Considera entoo que a evolução do nosso mercado é sobretudo fruto da ausência de políticas públicas consistentes?

O Estado tem-se demitido, nas últimas duas décadas, de desempenhar o papel que lhe compete, de regulador e de estabilizador destes mercados. A conjuntura conta, claro, e muito, como se vê pelos aumentos brutais dos custos de construção, mas se na base os problemas persistem, ou até se agravam, por via de uma burocracia excessiva e “hiperlegislação”, dificilmente assistiremos à libertação do potencial deste setor para a evolução qualitativa do país, para a criação de valor e de emprego. A construção, em sentido lato, é um motor da economia, mas é também um promotor da qualidade de vida e um importante nivelador social. Enquanto não houver uma visão e um consenso sobre isto e os arquitetos cá estão para pressionar os poderes públicos por melhores políticas estes setores serão menos resilientes do que o desejável na estrutura da economia e sociedade portuguesas.

No contexto que acaba de enunciar, como é que vê a evolução desta situação em 2023?

Estou animado, confesso, com a remodelação governamental recente, que nos trouxe a novidade de termos uma ministra da Habitação. O primeiro-ministro elevou a fasquia política no setor, e o setor não deixará de corresponde; mas será exigente na relação e nas respostas. Politicamente, este foi um sinal muito importante para um país tão desequilibrado como o nosso no acesso à habitação, e com um mercado de arrendamento simultaneamente distorcido e incipiente.

Entrámos em 2023 com uma guerra absurda na Europa, ainda sem fim à vista, e com uma inflação ainda sem o devido controlo, com a perspetiva de novos aumentos na taxa de juro por parte do BCE. E, finalmente, com disrupções que ainda se fazem sentir em algumas cadeias de abastecimento, o que origina falhas no fornecimento de materiais e causa aumentos nos respetivos preços. Mas se houver políticas públicas que mitiguem estes efeitos, que reduzam a carga fiscal, que diminuam prazos de licenciamento, que aliviem as empresas, então podemos olhar para 2023 com mais confiança.

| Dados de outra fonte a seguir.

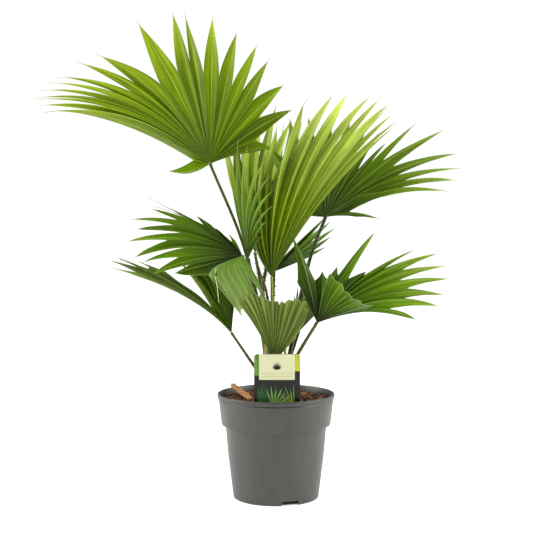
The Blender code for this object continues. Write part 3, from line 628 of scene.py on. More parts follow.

No imobiliário, apesar do aumento dos custos com o crédito, não antecipo que haja uma redução expressiva da atividade, porque a oferta continua desajustada da procura e porque, na composição dessa procura, estão muitos cidadãos estrangeiros que têm recursos financeiros para pagar preços mais elevados. O país tem de perceber que sem políticas públicas adequadas para a habitação, que colmatem este enorme desequilíbrio, não vamos ter habitações a preços acessíveis para a generalidade dos portugueses. Por outro lado, o PRR pode, e deve, desempenhar um papel social muito importante na agenda da construção de novas habitações, com soluções adequadas, com bom desempenho energético, com conforto, em suma, com qualidade, para agregados com necessidades.

Referiu o PRR. Que impacto é que os programas associados poderão ter na atividade de construção e reabilitação e no mercado imobiliário?

Temos de olhar para este PRR como uma oportunidade para resolver carências atuais, mas também para lançar as bases de novas políticas para o futuro. A intervenção pública na correção das distorções do mercado é fundamental, mas achar que os problemas se resolvem com cimento é uma ilusão. Se a par do acompanhamento da execução destes investimentos não forem desenvolvidos instrumentos para abordar o funcionamento do mercado como um todo estaremos a mitigar alguns sintomas, mas não estaremos a resolver a origem do problema.

A execução do PRR nesta componente específica da habitação deve, em nosso entender, privilegiar a qualidade do edificado. Termos qualidade na arquitetura significa termos qualidade de vida, qualidade ambiental, qualidade urbanística. A arquitetura tem um enorme papel social e económico a desempenhar e, por desconhecimento ou desatenção, é algo que não é valorizado ou percebido pela maioria dos decisores.